I pulled a piece of paper out of my front yard the other day when I went out to get the newspaper in the morning - it was too big to ignore.  That would be exhibit A - above. We've had some beautiful weather this week, and it's school vacation week so it wasn't hard to figure out that some neighborhood kids had been taking advantage of the 80 degree weather to make a little money - after all, a time honored American tradition - the lemonade stand.  50 cents seemed like a reasonable price as well - but what was that little blurry note beneath the price?  I looked closer.  It said "we take tips."   Now I'm sure that grownups who patronize lemonade stands run by the younger set often do leave the whole dollar, or some extra change.  But I found it kind of odd that the sign was not so subtly asking for them.  Kind of reminds me of the day I noticed a tip jar in a fish store. The only service provided was the regular stuff of retail - you enter, ask for a pound of salmon, they give it to you, you leave.  The idea of asking for tips for that seemed - kind of greedy to me.  I can't imagine having a tip jar at Joie de Vivre, though people  very occasionally have tried to slip us an extra dollar as a thanks for gift wrapping - a dollar we always refuse. Anyway, these were just kids .. . .  but I found it an interesting indicator of how pervasive the "give me extra money" sentiment has become!  and full disclosure, I find the whole tipping thing, outside of restaurants, to be kind of confusing!

Tuesday, April 17, 2012

R.I.P. Moss

MOSS was a design store in Soho.  A wonderful store that showcased very very modern design alongside porcelain birds and squirrels.  A very carefully curated store.  A store after Joie de Vivre's own heart.  Beautiful displays, the first to show designers like Tord Boontje . . . and the "burned" show where a Dutch artist scorched almost beyond recognition iconic pieces of furniture . . . and the place I found my wine glass doorbell . . . a place I lusted for things I couldn't afford - for instance a $250,000 crystal chandelier, and bought a few things I could - a set of shot glasses.  This afternoon I was reading the latest Metropolis Magazine and read that Moss has just closed -  Various reasons were given from the health of its founder Murray Moss, to the way the web has made buying design products easier to an increase in rent - from an absolutely staggering $80,000 a MONTH to who knows what.  (Guess Joie won't be opening in Soho anytime soon!)  Anyway, I was a regular and happy visitor, and that block on Greene Street will seem oddly empty without it.  1994 -  2012. Moss will be missed.

Tuesday, April 10, 2012

Science Sometimes Surprises !

Well,  we have now concluded our scientific investigation into jelly bean preference by color, and the results upended years worth of previous experience.  This is a photo of our jelly bean bowl at the beginning of the test period.  We fully expected to publish another picture alongside it - a picture that would be dramatically different, showing a bowl full of black, green and a few yellow and purple jelly beans.  Much to our surprise, we could not take that photo - the bowl looked virtually identical at the end of the test period.  Maybe we influenced the results by telling people who expressed a preference for black beans to take as many as they wanted . . . maybe not.  Maybe the taste buds of our customers have been subtly changing.  At any rate, after several weeks of jelly bean consumption, we posit the theory that all colors of jelly bean are equally popular.  Next years results expected post March 31st - and we promise not to April Fool you !

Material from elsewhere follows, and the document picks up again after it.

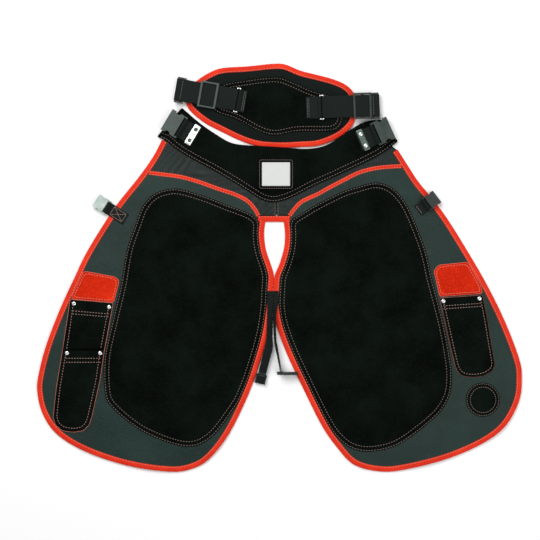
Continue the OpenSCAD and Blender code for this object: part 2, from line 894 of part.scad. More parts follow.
left_yoke();
right_yoke();
yoke_piping();
left_hip_panel();
right_hip_panel();
left_hip_suede();
right_hip_suede();
left_hip_binding();
right_hip_binding();
crotch_binding();
waistband();
waistband_lining();
label_patch();
label();
belt_webs();
rivet_plates();
belt_rivets();
thigh_tabs();
left_belt_socket();
right_belt_socket();
left_thigh_socket();
right_thigh_socket();
left_leg_panel();
left_leg_suede();
left_leg_binding();
left_red_patch();
left_pocket_backing();
left_upper_pocket();
left_lower_pocket();
left_pocket_rivets();
left_leg_strap();
left_leg_plug();
right_leg_panel();
right_leg_suede();
right_leg_binding();
right_red_patch();
right_pocket();
right_pocket_rivets();
magnet_cover();
magnet();
right_leg_strap();
right_leg_plug();
pad_backing();
pad_foam();
pad_mesh();
pad_panel();
pad_binding();
strap_tabs();
strap_loops();
left_back_strap();
right_back_strap();
left_tri_glide();
right_tri_glide();
left_belt_plug();
right_belt_plug();
left_plug_arm_a();
left_plug_arm_b();
right_plug_arm_a();
right_plug_arm_b();
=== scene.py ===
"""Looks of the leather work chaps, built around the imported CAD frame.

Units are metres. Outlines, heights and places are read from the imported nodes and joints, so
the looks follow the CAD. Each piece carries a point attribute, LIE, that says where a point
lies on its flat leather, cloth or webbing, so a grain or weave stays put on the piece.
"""

import json
import math

import bpy
import numpy as np
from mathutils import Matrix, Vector
from mathutils.geometry import delaunay_2d_cdt


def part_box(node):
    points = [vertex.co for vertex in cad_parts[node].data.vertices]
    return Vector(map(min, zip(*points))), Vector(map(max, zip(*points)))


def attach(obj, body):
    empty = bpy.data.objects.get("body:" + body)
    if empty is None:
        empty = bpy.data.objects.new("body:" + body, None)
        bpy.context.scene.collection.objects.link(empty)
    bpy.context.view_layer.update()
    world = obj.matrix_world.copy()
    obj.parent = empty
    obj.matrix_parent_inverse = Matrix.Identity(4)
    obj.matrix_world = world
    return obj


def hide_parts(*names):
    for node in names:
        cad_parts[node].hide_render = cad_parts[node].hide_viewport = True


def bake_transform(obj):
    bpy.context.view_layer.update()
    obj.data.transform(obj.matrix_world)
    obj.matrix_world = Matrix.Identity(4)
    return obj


MM = 0.001
LIE = "lie"
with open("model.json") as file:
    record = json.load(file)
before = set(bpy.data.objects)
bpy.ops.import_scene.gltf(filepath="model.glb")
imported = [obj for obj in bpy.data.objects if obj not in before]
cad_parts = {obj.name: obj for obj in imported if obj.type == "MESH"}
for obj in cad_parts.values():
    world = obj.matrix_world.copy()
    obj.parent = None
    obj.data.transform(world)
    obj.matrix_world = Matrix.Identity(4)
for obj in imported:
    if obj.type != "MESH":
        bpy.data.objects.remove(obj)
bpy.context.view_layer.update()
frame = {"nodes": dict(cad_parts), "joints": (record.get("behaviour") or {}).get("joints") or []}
NODES = frame["nodes"]
JOINTS = {j["name"]: j for j in frame["joints"]}
SIDES = ("left", "right")

# Where a leg folds up: the y of its fold joint, near which the leather's mesh is made finer
FOLD_Y = JOINTS["left_leg_fold"]["pos_m"][1]


# ---------------------------------------------------------------- outlines read from the CAD


def top_of(node):
    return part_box(node)[1].z


def bottom_of(node):
    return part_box(node)[0].z


def area(ring):
    x, y = ring[:, 0], ring[:, 1]
    return 0.5 * np.sum(x * np.roll(y, -1) - y * np.roll(x, -1))


def level_rings(node):
    """The outlines of a node's level top faces, largest first."""
    mesh = NODES[node].data
    co = np.round(np.array([v.co for v in mesh.vertices]), 6)
    z = co[:, 2].max()
    ids, points, same = {}, [], []
    for c in map(tuple, co):
        if c not in ids:
            ids[c] = len(points)
            points.append(c[:2])
        same.append(ids[c])
    half = set()
    for p in mesh.polygons:
        if p.normal.z > 0.99 and abs(p.center.z - z) < 0.02 * MM:
            v = [same[i] for i in p.vertices]
            half.update(zip(v, v[1:] + v[:1]))
    after = {a: b for a, b in sorted(half) if (b, a) not in half}
    rings = []
    while after:
        first, b = after.popitem()
        ring = [first]
        while b != first:
            ring.append(b)
            b = after.pop(b)
        rings.append(np.array([points[i] for i in ring]))
    return sorted(rings, key=lambda r: -area(r))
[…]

and we apologize for the odd spacing of this post - another mystery - to us, anyway!

Saturday, April 7, 2012

Hen Cam !

We meet a lot of interesting people through our lovely chicken purse, and Terry Golson is one of them.  She raises chickens, and a few other creatures on her Little Pond Farm, and she has a very nice website with a hen blog . . . and a hen cam - live footage of the happy hens, 24/7.  What could be better for an Easter post?  Take a look - it's peaceful (mostly), relaxing, and slightly habit forming . . . .

Tuesday, April 3, 2012

Here comes Peter Cottontail . . .

These bunnies are waiting to cross Mass. Ave and staring up at the traffic light . . . they're on their way to Joie de Vivre.  Easter is approaching - if you come by the store you can participate in our scientific study - we're evaluating the patterns of disappearance of jelly beans by color.  (We will publish our findings, along with photographic evidence, in a future blog,)  Easter is one of those holidays that took me by surprise when I opened the store - I never thought of it as a gift giving holiday, but I soon learned that oh yes, it is.  My current theory is, regardless of one's religious persuasion, when spring starts "busting out all over" - and it certainly has here this year - you just feel like celebrating.  And wind-up butterflies, chenille chicks and bunny puppets are as good a way as any!